#### Set exercise:
Repeat each line of the material exactly.

#### Data shown:
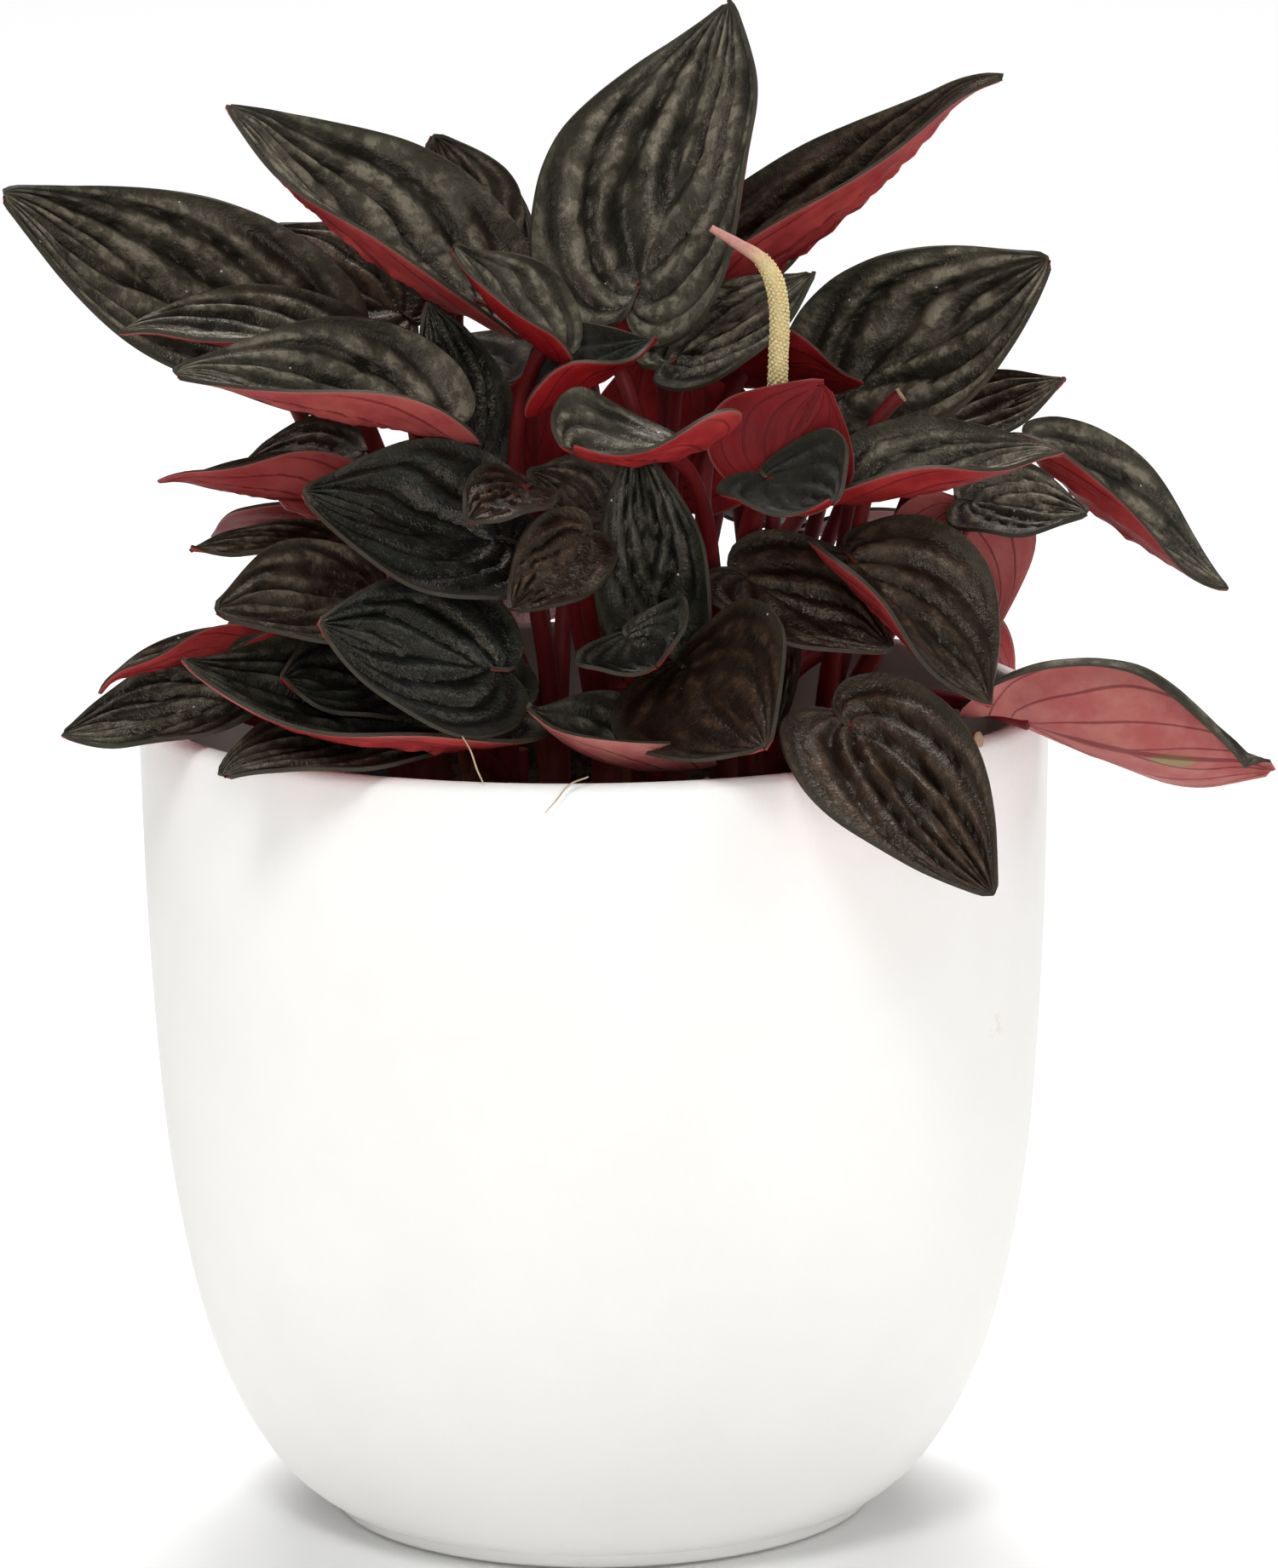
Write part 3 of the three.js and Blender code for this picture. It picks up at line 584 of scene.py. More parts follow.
def relief(blade, q, u, room, seed, side_wave, calm):
    """Height of the ripples, height of the slow edge wave and how pale the ripples look, which is
    partly the leaf's own paler ridges and partly painted highlight on the crests and painted shade in
    the valleys. Room is the blade's width here as a share of its widest, and calm flattens the whole."""
    v = np.abs(u)
    phase = (VEIN_SWEEP * q ** VEIN_POWER - v) / VEIN_SPACING
    along = blade.length * q
    swell, blister, slow = np.empty(len(q)), np.empty(len(q)), np.empty(len(q))
    for i in range(len(q)):
        side = RIGHT_SIDE if u[i] > 0 else LEFT_SIDE
        drift = noise.noise(Vector((v[i] * 2.2 + side, q[i] * 3.2, seed * 4.7)))
        place = phase[i] + VEIN_DRIFT * drift
        swell[i] = abs(math.sin(math.pi * place)) ** 0.85
        cell = Vector((place, along[i] / CELL_LENGTH + side, seed * 9.7))
        near = noise.voronoi(cell + noise.noise_vector(cell * 1.3) * 0.35)[0]
        blister[i] = min(near[1] - near[0], 0.5) / 0.5
        slow[i] = noise.noise(Vector((place * 0.55, q[i] * 2.4, seed * 5.3 + side)))
    size = (1 - calm) * (0.12 + blade.length / 52) * room ** 0.7
    ripple = 2.5 * (swell - 0.5) * (1 + 0.5 * slow) + 0.5 * (np.sqrt(blister) - 0.6) + 0.6 * slow
    midrib = 0.6 * np.exp(-(v / 0.06) ** 2)
    height = size * (np.interp(v, ACROSS, RIPPLE_ACROSS) * ripple - midrib)
    wave = 0.35 * v ** 3 * np.sin(2 * np.pi * (2.5 * q + side_wave + 0.25 * np.sign(u)))
    rim = 0.15 * np.interp(v, [0.86, 1], [0, 1]) ** 2
    # painted light mixed with the ridges' own paler colour: high on the crests as painted highlight,
    # low in the valleys as painted shade
    shade = 0.06 + 0.85 * swell ** 1.6 * (0.2 + 0.8 * np.sqrt(blister)) + 0.3 * slow
    return height, wave + rim, np.clip(shade, 0, 1)


print("veins on half a blade:", int(1 / VEIN_SPACING))

# %% [markdown]
# ## From grid to blade
# Blender's grid is a square. Its middle column becomes the midrib and its outer columns the edge, and
# where base and tip close up the points are merged. The square's own UV map still says where on the
# blade a point is. Three numbers go along for the finishes: how pale the ripple is, which is partly
# the leaf's own paler ridges and partly painted highlight on the crests and painted shade in the
# valleys, the leaf's tone and its underside's tint. A vertex group keeps the thickness, which is more
# under a ripple, so the underside stays smoother than the top.

# %% One blade
ROWS_PER_MM, COLUMNS_PER_MM = 1.25, 0.75
THICKEST = 2  # mm
ROLLED_SHARE = 0.24  # of the half width


def edited(**steps):
    """Take the steps, each with its settings, on every point of the active mesh."""
    bpy.ops.object.mode_set(mode="EDIT")
    bpy.ops.mesh.select_all(action="SELECT")
    for name, settings in steps.items():
        getattr(bpy.ops.mesh, name)(**settings)
    bpy.ops.object.mode_set(mode="OBJECT")


def make_blade(numbers, seed, tone, pink, curl):
    """One blade as a grid bent into shape; a curl of 1 or -1 rolls the edge of that side."""
    blade = Blade(*numbers)
    rows = int(np.clip(blade.length * ROWS_PER_MM, 26, 64))
    columns = 2 * int(np.clip(blade.width * COLUMNS_PER_MM, 9, 27))
    bpy.ops.mesh.primitive_grid_add(x_subdivisions=columns, y_subdivisions=rows, size=2)
    leaf = bpy.context.object
    mesh = leaf.data
    flat = np.empty(len(mesh.vertices) * 3)
    mesh.vertices.foreach_get("co", flat)
    u, q = -flat[0::3], (flat[1::3] + 1) / 2
    s_edge, w_edge = outline_at(q)
    s = q ** 1.25 * (1 - np.abs(u)) + s_edge * np.abs(u)
    calm = 0.6 if tone == 1 else 0.7 * max(pink, 0) ** 2
    height, wave, shade = relief(blade, q, u, w_edge, seed, 0.37 * (seed % 10), calm)
    thickness = leaf.vertex_groups.new(name="thickness")
    for i, share in enumerate(np.clip(0.62 + 0.6 * height, 0.35, THICKEST) / THICKEST):
        thickness.add([i], float(share), "REPLACE")
    hinge = np.where(u * curl > 0, np.maximum(w_edge - ROLLED_SHARE, 0), NO_HINGE)
    place = blade.point(s, u * w_edge, height + wave + 0.3, hinge)
    mesh.vertices.foreach_set("co", (place * MM).ravel())
    kept = {"relief": shade, "tone": np.full(len(q), tone), "pink": np.full(len(q), pink)}
    for key, values in kept.items():
        mesh.attributes.new(key, "FLOAT", "POINT").data.foreach_set("value", values)
    edited(remove_doubles={"threshold": 0.00002})
    return leaf, blade


print("a blade 40 mm long has", int(40 * ROWS_PER_MM), "rows")

# %% [markdown]
# ## The upper face
# The upper face is satin, and paler on the ripples than in the valleys, partly by its own colour and
# partly by painted highlight on the crests and painted shade in the valleys. The leaves of one plant
# differ with age and light, so the tone takes both colours from black-green over olive grey to dark
# bronze, and below 0 it dulls the gloss. Blotches, a paler margin and tip, a red spot at the stalk and
# some white specks keep it from looking painted.

# %% Upper face
# valleys and ripples of each tone; besides the leaf's own colour, the ripple colours carry painted
# highlight and the valley colours painted shade
BLACK_GREEN = (0.0038, 0.005, 0.004), (0.02, 0.024, 0.021)
OLIVE_GREY = (0.011, 0.0105, 0.0075), (0.19, 0.17, 0.123)
DARK_BRONZE = (0.008, 0.004, 0.0025), (0.055, 0.03, 0.018)


def blade_place(f):
    """Where a point is from midrib to edge and from base to tip, both 0 to 1."""
    uv = f.node("SeparateXYZ", Vector=f.node("UVMap").outputs[0])
    side = f.maths("ABSOLUTE", f.maths("MULTIPLY_ADD", uv.outputs[0], 2.0, -1.0))
    return side, uv.outputs[1]


upper = f = Finish("leaf_upper_face", 0.4, 0.34)
side, along = blade_place(f)
tone = f.attribute("tone")
olive, bronze = f.band(tone, 0.0, 0.5), f.band(tone, 0.5, 1.0)
valleys, ripples = BLACK_GREEN
for share, (low, high) in ((olive, OLIVE_GREY), (bronze, DARK_BRONZE)):
    valleys, ripples = f.blended(share, valleys, low), f.blended(share, ripples, high)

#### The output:
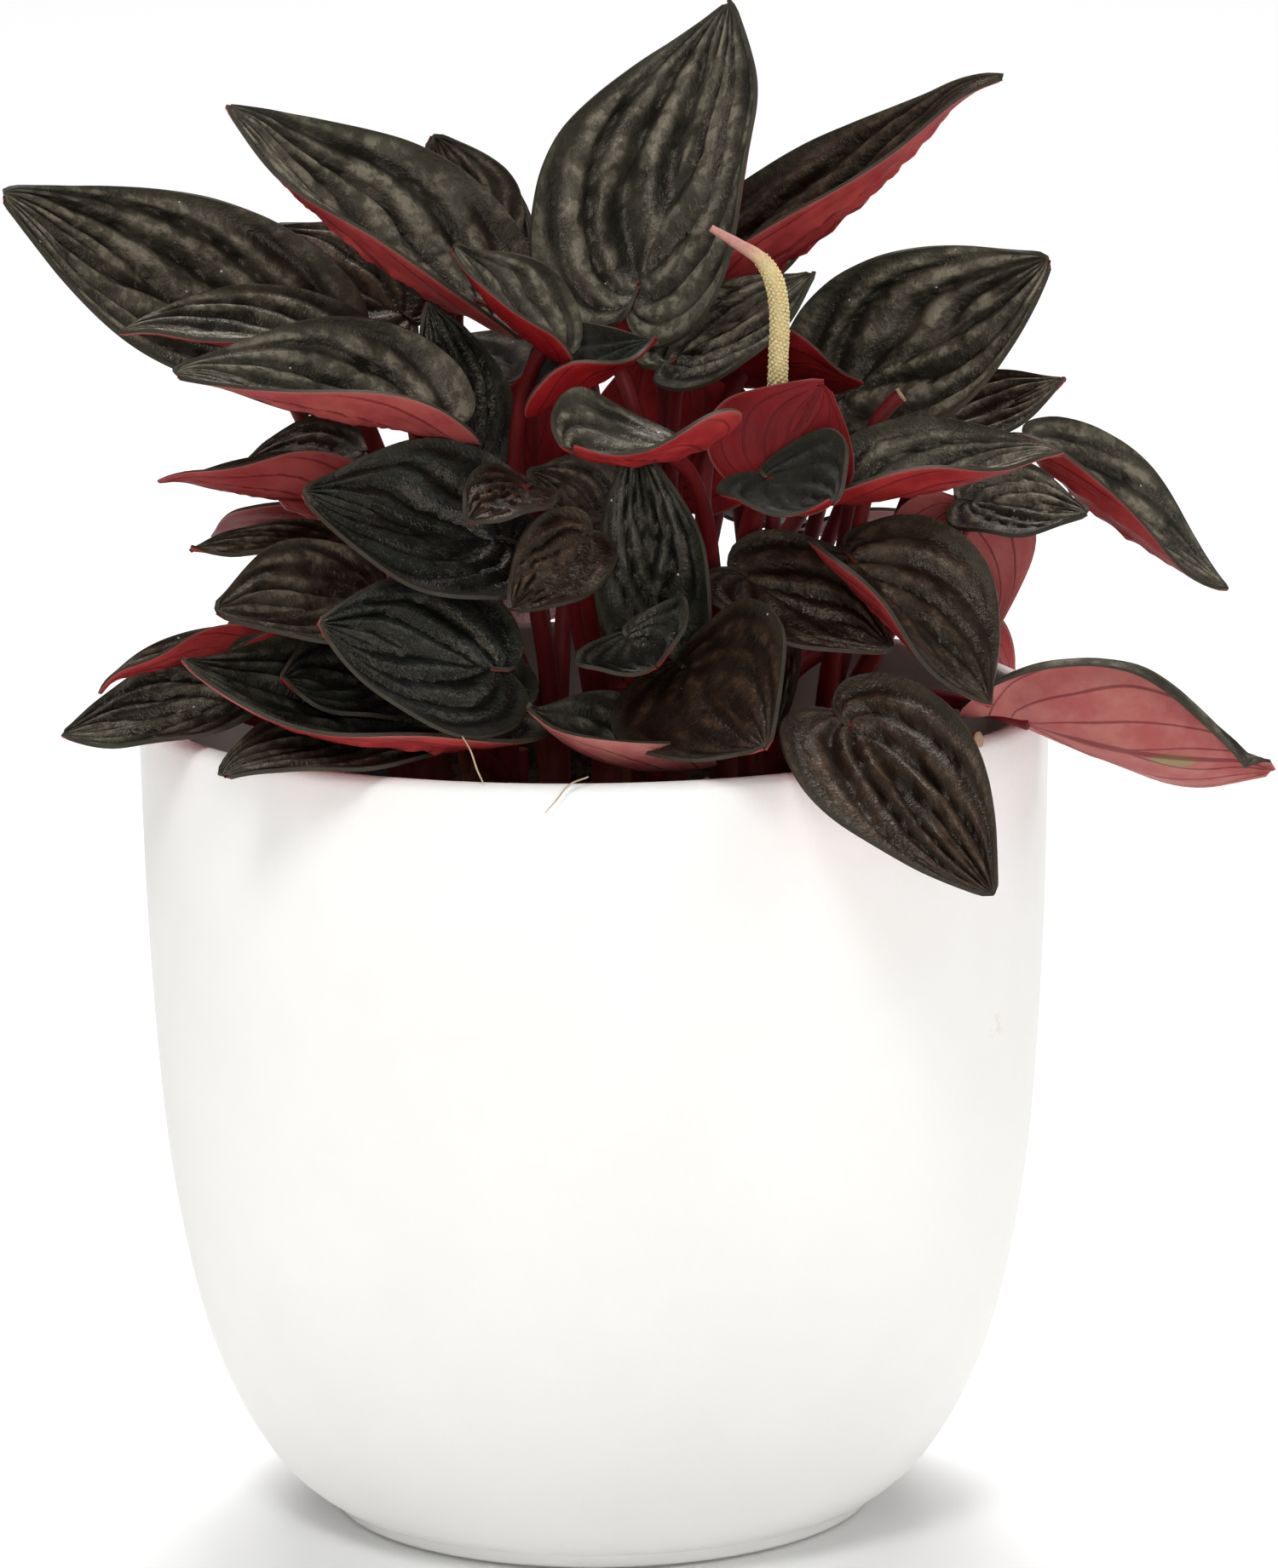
Write part 3 of the three.js and Blender code for this picture. It picks up at line 584 of scene.py. More parts follow.
def relief(blade, q, u, room, seed, side_wave, calm):
    """Height of the ripples, height of the slow edge wave and how pale the ripples look, which is
    partly the leaf's own paler ridges and partly painted highlight on the crests and painted shade in
    the valleys. Room is the blade's width here as a share of its widest, and calm flattens the whole."""
    v = np.abs(u)
    phase = (VEIN_SWEEP * q ** VEIN_POWER - v) / VEIN_SPACING
    along = blade.length * q
    swell, blister, slow = np.empty(len(q)), np.empty(len(q)), np.empty(len(q))
    for i in range(len(q)):
        side = RIGHT_SIDE if u[i] > 0 else LEFT_SIDE
        drift = noise.noise(Vector((v[i] * 2.2 + side, q[i] * 3.2, seed * 4.7)))
        place = phase[i] + VEIN_DRIFT * drift
        swell[i] = abs(math.sin(math.pi * place)) ** 0.85
        cell = Vector((place, along[i] / CELL_LENGTH + side, seed * 9.7))
        near = noise.voronoi(cell + noise.noise_vector(cell * 1.3) * 0.35)[0]
        blister[i] = min(near[1] - near[0], 0.5) / 0.5
        slow[i] = noise.noise(Vector((place * 0.55, q[i] * 2.4, seed * 5.3 + side)))
    size = (1 - calm) * (0.12 + blade.length / 52) * room ** 0.7
    ripple = 2.5 * (swell - 0.5) * (1 + 0.5 * slow) + 0.5 * (np.sqrt(blister) - 0.6) + 0.6 * slow
    midrib = 0.6 * np.exp(-(v / 0.06) ** 2)
    height = size * (np.interp(v, ACROSS, RIPPLE_ACROSS) * ripple - midrib)
    wave = 0.35 * v ** 3 * np.sin(2 * np.pi * (2.5 * q + side_wave + 0.25 * np.sign(u)))
    rim = 0.15 * np.interp(v, [0.86, 1], [0, 1]) ** 2
    # painted light mixed with the ridges' own paler colour: high on the crests as painted highlight,
    # low in the valleys as painted shade
    shade = 0.06 + 0.85 * swell ** 1.6 * (0.2 + 0.8 * np.sqrt(blister)) + 0.3 * slow
    return height, wave + rim, np.clip(shade, 0, 1)


print("veins on half a blade:", int(1 / VEIN_SPACING))

# %% [markdown]
# ## From grid to blade
# Blender's grid is a square. Its middle column becomes the midrib and its outer columns the edge, and
# where base and tip close up the points are merged. The square's own UV map still says where on the
# blade a point is. Three numbers go along for the finishes: how pale the ripple is, which is partly
# the leaf's own paler ridges and partly painted highlight on the crests and painted shade in the
# valleys, the leaf's tone and its underside's tint. A vertex group keeps the thickness, which is more
# under a ripple, so the underside stays smoother than the top.

# %% One blade
ROWS_PER_MM, COLUMNS_PER_MM = 1.25, 0.75
THICKEST = 2  # mm
ROLLED_SHARE = 0.24  # of the half width


def edited(**steps):
    """Take the steps, each with its settings, on every point of the active mesh."""
    bpy.ops.object.mode_set(mode="EDIT")
    bpy.ops.mesh.select_all(action="SELECT")
    for name, settings in steps.items():
        getattr(bpy.ops.mesh, name)(**settings)
    bpy.ops.object.mode_set(mode="OBJECT")


def make_blade(numbers, seed, tone, pink, curl):
    """One blade as a grid bent into shape; a curl of 1 or -1 rolls the edge of that side."""
    blade = Blade(*numbers)
    rows = int(np.clip(blade.length * ROWS_PER_MM, 26, 64))
    columns = 2 * int(np.clip(blade.width * COLUMNS_PER_MM, 9, 27))
    bpy.ops.mesh.primitive_grid_add(x_subdivisions=columns, y_subdivisions=rows, size=2)
    leaf = bpy.context.object
    mesh = leaf.data
    flat = np.empty(len(mesh.vertices) * 3)
    mesh.vertices.foreach_get("co", flat)
    u, q = -flat[0::3], (flat[1::3] + 1) / 2
    s_edge, w_edge = outline_at(q)
    s = q ** 1.25 * (1 - np.abs(u)) + s_edge * np.abs(u)
    calm = 0.6 if tone == 1 else 0.7 * max(pink, 0) ** 2
    height, wave, shade = relief(blade, q, u, w_edge, seed, 0.37 * (seed % 10), calm)
    thickness = leaf.vertex_groups.new(name="thickness")
    for i, share in enumerate(np.clip(0.62 + 0.6 * height, 0.35, THICKEST) / THICKEST):
        thickness.add([i], float(share), "REPLACE")
    hinge = np.where(u * curl > 0, np.maximum(w_edge - ROLLED_SHARE, 0), NO_HINGE)
    place = blade.point(s, u * w_edge, height + wave + 0.3, hinge)
    mesh.vertices.foreach_set("co", (place * MM).ravel())
    kept = {"relief": shade, "tone": np.full(len(q), tone), "pink": np.full(len(q), pink)}
    for key, values in kept.items():
        mesh.attributes.new(key, "FLOAT", "POINT").data.foreach_set("value", values)
    edited(remove_doubles={"threshold": 0.00002})
    return leaf, blade


print("a blade 40 mm long has", int(40 * ROWS_PER_MM), "rows")

# %% [markdown]
# ## The upper face
# The upper face is satin, and paler on the ripples than in the valleys, partly by its own colour and
# partly by painted highlight on the crests and painted shade in the valleys. The leaves of one plant
# differ with age and light, so the tone takes both colours from black-green over olive grey to dark
# bronze, and below 0 it dulls the gloss. Blotches, a paler margin and tip, a red spot at the stalk and
# some white specks keep it from looking painted.

# %% Upper face
# valleys and ripples of each tone; besides the leaf's own colour, the ripple colours carry painted
# highlight and the valley colours painted shade
BLACK_GREEN = (0.0038, 0.005, 0.004), (0.02, 0.024, 0.021)
OLIVE_GREY = (0.011, 0.0105, 0.0075), (0.19, 0.17, 0.123)
DARK_BRONZE = (0.008, 0.004, 0.0025), (0.055, 0.03, 0.018)


def blade_place(f):
    """Where a point is from midrib to edge and from base to tip, both 0 to 1."""
    uv = f.node("SeparateXYZ", Vector=f.node("UVMap").outputs[0])
    side = f.maths("ABSOLUTE", f.maths("MULTIPLY_ADD", uv.outputs[0], 2.0, -1.0))
    return side, uv.outputs[1]


upper = f = Finish("leaf_upper_face", 0.4, 0.34)
side, along = blade_place(f)
tone = f.attribute("tone")
olive, bronze = f.band(tone, 0.0, 0.5), f.band(tone, 0.5, 1.0)
valleys, ripples = BLACK_GREEN
for share, (low, high) in ((olive, OLIVE_GREY), (bronze, DARK_BRONZE)):
    valleys, ripples = f.blended(share, valleys, low), f.blended(share, ripples, high)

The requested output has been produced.